I will concede that I too want to learn how to surf after watching this film but I disagree with your overall conclusion.
Yes many parts of this film are well ridiculous and Wily E Coyote overall I thought it was beautiful and with an 85 min run time very entertaining.
There was a ticking clock, the stakes were clearly established, as was the geography. I confess I was concerned the bird might not make it!
It was just a lean film that overdelivered on its premises and made it so I left the cineplex feeling like my time and money weren't wasted.
No it was a change your life film or epic filmmaking but just a good entertaining summer movie.

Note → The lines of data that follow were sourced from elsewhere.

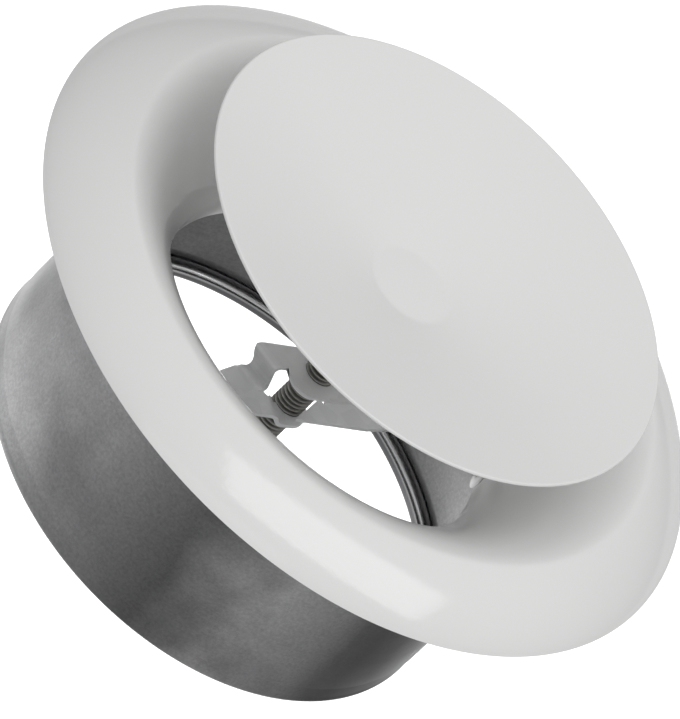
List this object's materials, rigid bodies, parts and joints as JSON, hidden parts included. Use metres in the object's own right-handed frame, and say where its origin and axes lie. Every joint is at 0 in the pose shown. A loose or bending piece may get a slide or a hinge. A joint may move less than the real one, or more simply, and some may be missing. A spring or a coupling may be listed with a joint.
{
  "type": "disc valve",
  "caption": "Round sheet-metal exhaust disc valve: bell-mouth ring, dished disc on a threaded spindle, slit bridge and galvanised mounting collar.",
  "frame": {"origin": "centre of the collar's rear rim, on the valve axis", "axes": "+Z along the valve axis from the duct to the disc; X along the bridge"},
  "size_m": [0.142, 0.142, 0.0726],
  "materials": {
    "galvanised_collar": "mottled galvanised",
    "white_ring": "satin white",
    "foam": "matt foam",
    "galvanised_bridge": "smooth zinc",
    "rivets": "satin",
    "springs": "bright spring steel",
    "fibre": "matt",
    "white_disc": "satin white",
    "nut": "zinc",
    "spindle": "dark threaded steel"
  },
  "bodies": {
    "collar": {"mounting_collar": "galvanised_collar"},
    "insert": {"flange_ring": "white_ring", "foam_gasket": "foam", "bridge": "galvanised_bridge", "bridge_rivets": "rivets", "retaining_spring_1": "springs", "retaining_spring_2": "springs", "retaining_spring_3": "springs", "spring_rivets": "rivets"},
    "travel_washer": {"backing_washer": "fibre"},
    "disc_assembly": {"disc": "white_disc", "weld_nut": "nut", "spindle": "spindle"}
  },
  "joints": [
    {"name": "insert_pull", "type": "slide", "parent": "collar", "child": "insert", "axis": [0, 0, 1], "range_m": [0, 0.022]},
    {"name": "disc_travel", "type": "slide", "parent": "insert", "child": "travel_washer", "axis": [0, 0, 1], "range_m": [-0.015, 0.008]},
    {"name": "disc_turn", "type": "hinge", "parent": "travel_washer", "child": "disc_assembly", "pos_m": [0, 0, 0.06], "axis": [0, 0, 1], "range_deg": [-5400, 2880]}
  ],
  "couplings": [
    {"joint": "disc_travel", "follows": "disc_turn", "m_per_rad": 0.00015915}
  ]
}
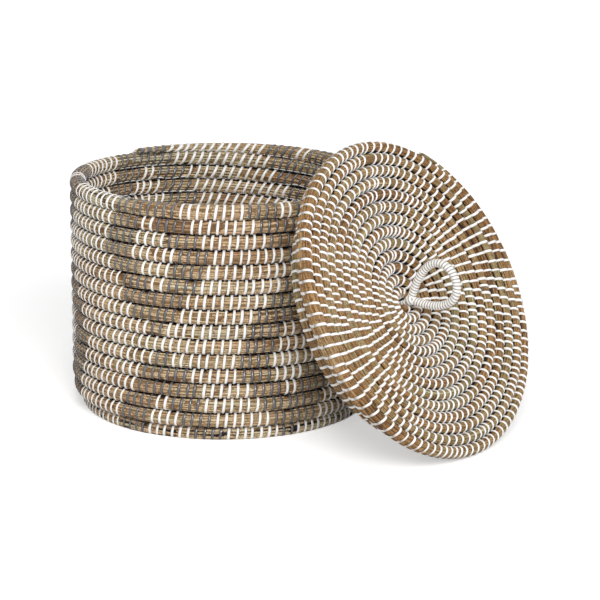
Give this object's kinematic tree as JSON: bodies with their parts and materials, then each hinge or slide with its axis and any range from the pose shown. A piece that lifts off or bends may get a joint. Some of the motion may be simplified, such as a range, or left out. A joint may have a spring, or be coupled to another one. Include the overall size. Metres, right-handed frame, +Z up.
{
  "type": "coiled basket with lid",
  "caption": "Round coiled seagrass basket, open at the top, with a slightly dished, collared lid that has a wrapped loop handle; the lid is stored leaning on the rim and swings over to close the mouth.",
  "frame": {"origin": "on the floor, on the basket's own axis, at the middle of its underside", "axes": "+Z up along the basket's axis, +X to the right and +Y away from the viewer of the picture; the lid leans at the front right"},
  "size_m": [0.5688, 0.5377, 0.3557],
  "materials": {
    "basket_seagrass": "dry grass bundle, matt, sewn with white and grey plastic strip",
    "lid_seagrass": "dry grass bundle, matt, sewn with white plastic strip",
    "white_wrapping": "white plastic strip wound close, slightly glossy"
  },
  "bodies": {
    "basket": {"base_coil": "basket_seagrass", "wall_coil": "basket_seagrass"},
    "carrier": {"handle_knot": "white_wrapping"},
    "lid": {"lid_coil": "lid_seagrass", "lid_collar_coil": "lid_seagrass", "handle_loop": "white_wrapping"}
  },
  "joints": [
    {"name": "lid_swing", "type": "hinge", "parent": "basket", "child": "carrier", "pos_m": [0.12091, -0.09045, 0.26897], "axis": [-0.599, -0.8007, 0], "range_deg": [0, 232.13]},
    {"name": "lid_tilt", "type": "hinge", "parent": "carrier", "child": "lid", "pos_m": [0.20273, -0.15166, 0.15714], "axis": [-0.599, -0.8007, 0], "range_deg": [-169.63, 0]}
  ],
  "couplings": [
    {"joint": "lid_tilt", "follows": "lid_swing", "ratio": -0.73075}
  ]
}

Fair nuff. Personally I'd prefer a less ludicrous ending--rip off her earring and stab him several times in the eyeballs, maybe, or toss him Steven and he chokes from food poisoning. I don't know of any culture that dare eat seagull.
I don't disagree but maybe my standards are low this summer due to the massive garbage fire the rest of the summer has been (Batman V Superman left me shaking with rage). the ending was pretty ludicrous.
I used to work for Newscorp (aka Fox news) as a researcher and they had me look up a ton of stuff on sharks in the summer of 2008 so I know sharks don't act like this but I felt like it was entertaining enough that I gave it a pass.
Garbage fire is too lively and interesting a description in my book; feels more like a newspaper-choked sewer drain.